BEGIN Data provided

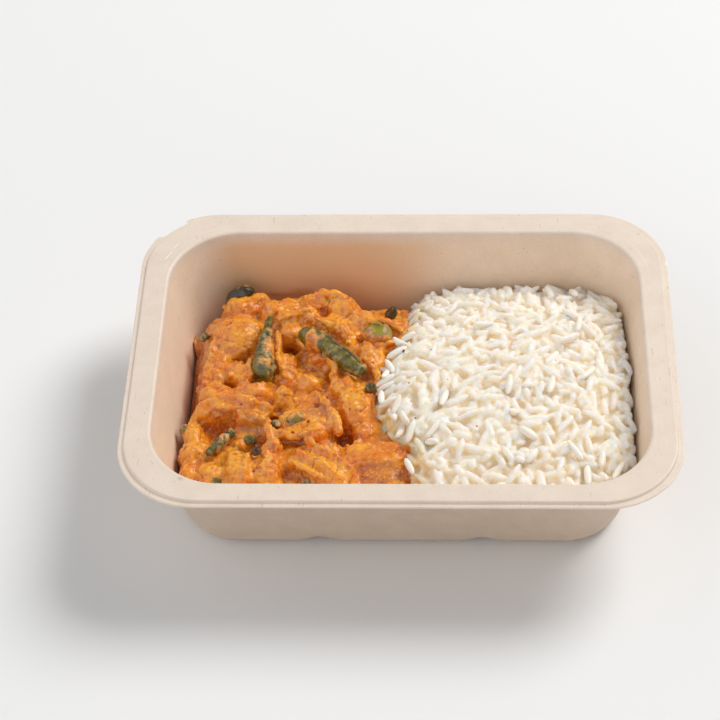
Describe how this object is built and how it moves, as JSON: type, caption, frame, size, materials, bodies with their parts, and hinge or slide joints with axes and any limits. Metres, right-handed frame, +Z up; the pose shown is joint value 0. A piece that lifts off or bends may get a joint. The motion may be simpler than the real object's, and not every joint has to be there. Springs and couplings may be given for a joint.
{
  "type": "moulded fibre tray meal of chicken curry and rice",
  "caption": "Rectangular moulded fibre takeaway tray with a flanged rim, half filled with creamy chicken and green bean curry and half with steamed rice.",
  "frame": {"origin": "middle of the tray's base, on the surface that the tray stands on", "axes": "+X along the tray's length towards the rice, +Y from the front edge to the back, +Z up"},
  "size_m": [0.215, 0.159, 0.0485],
  "materials": {
    "moulded_fibre": "smooth satin on the food side and flange, fine screen mark outside",
    "rice": "moist, slightly translucent",
    "sauce": "wet, creamy, glossy",
    "chicken": "cooked meat coated in wet sauce",
    "green_bean": "wet cooked green skin, partly coated in sauce",
    "spice": "wet and dark"
  },
  "bodies": {
    "root": {"fibre_tray": "moulded_fibre", "steamed_rice": "rice", "curry_sauce": "sauce", "chicken_arch": "chicken", "chicken_back": "chicken", "chicken_back_left": "chicken", "chicken_back_right": "chicken", "chicken_front_flat": "chicken", "chicken_front_left": "chicken", "chicken_front_middle": "chicken", "chicken_front_ridge": "chicken", "chicken_left": "chicken", "chicken_left_front": "chicken", "chicken_middle": "chicken", "chicken_under_bean": "chicken", "bean_long": "green_bean", "bean_upright": "green_bean", "bean_pod": "green_bean", "bean_stub_back": "green_bean", "bean_tip_back": "green_bean", "bean_bit_right": "green_bean", "bean_end_middle": "green_bean", "bean_cut_middle": "green_bean", "bean_strip_left": "green_bean", "bean_dark_left": "green_bean", "bean_sliver_front": "green_bean", "bean_sliver_left": "green_bean", "bean_edge_left": "green_bean", "spice_bean": "spice"}
  },
  "joints": []
}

END Data provided

Extract each line of the material exactly as it stands.

### Reply
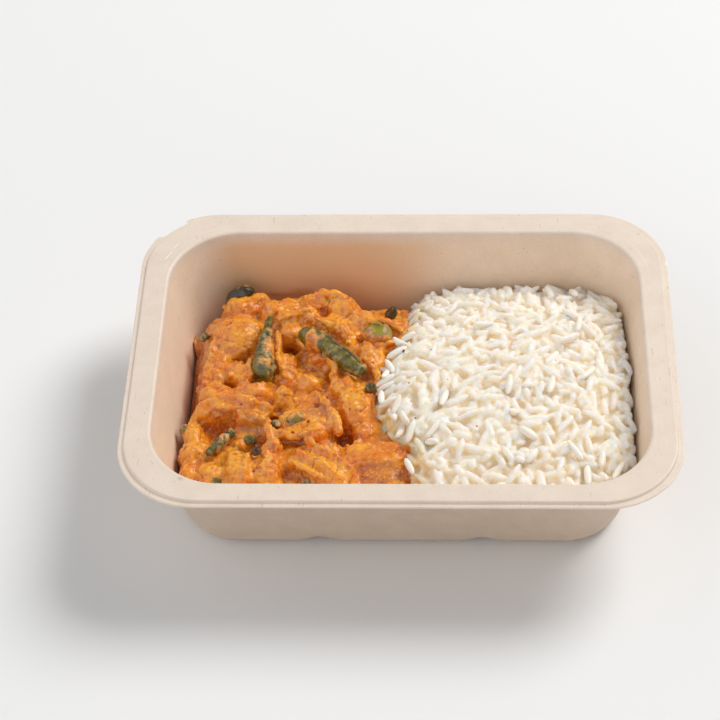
Describe how this object is built and how it moves, as JSON: type, caption, frame, size, materials, bodies with their parts, and hinge or slide joints with axes and any limits. Metres, right-handed frame, +Z up; the pose shown is joint value 0. A piece that lifts off or bends may get a joint. The motion may be simpler than the real object's, and not every joint has to be there. Springs and couplings may be given for a joint.
{
  "type": "moulded fibre tray meal of chicken curry and rice",
  "caption": "Rectangular moulded fibre takeaway tray with a flanged rim, half filled with creamy chicken and green bean curry and half with steamed rice.",
  "frame": {"origin": "middle of the tray's base, on the surface that the tray stands on", "axes": "+X along the tray's length towards the rice, +Y from the front edge to the back, +Z up"},
  "size_m": [0.215, 0.159, 0.0485],
  "materials": {
    "moulded_fibre": "smooth satin on the food side and flange, fine screen mark outside",
    "rice": "moist, slightly translucent",
    "sauce": "wet, creamy, glossy",
    "chicken": "cooked meat coated in wet sauce",
    "green_bean": "wet cooked green skin, partly coated in sauce",
    "spice": "wet and dark"
  },
  "bodies": {
    "root": {"fibre_tray": "moulded_fibre", "steamed_rice": "rice", "curry_sauce": "sauce", "chicken_arch": "chicken", "chicken_back": "chicken", "chicken_back_left": "chicken", "chicken_back_right": "chicken", "chicken_front_flat": "chicken", "chicken_front_left": "chicken", "chicken_front_middle": "chicken", "chicken_front_ridge": "chicken", "chicken_left": "chicken", "chicken_left_front": "chicken", "chicken_middle": "chicken", "chicken_under_bean": "chicken", "bean_long": "green_bean", "bean_upright": "green_bean", "bean_pod": "green_bean", "bean_stub_back": "green_bean", "bean_tip_back": "green_bean", "bean_bit_right": "green_bean", "bean_end_middle": "green_bean", "bean_cut_middle": "green_bean", "bean_strip_left": "green_bean", "bean_dark_left": "green_bean", "bean_sliver_front": "green_bean", "bean_sliver_left": "green_bean", "bean_edge_left": "green_bean", "spice_bean": "spice"}
  },
  "joints": []
}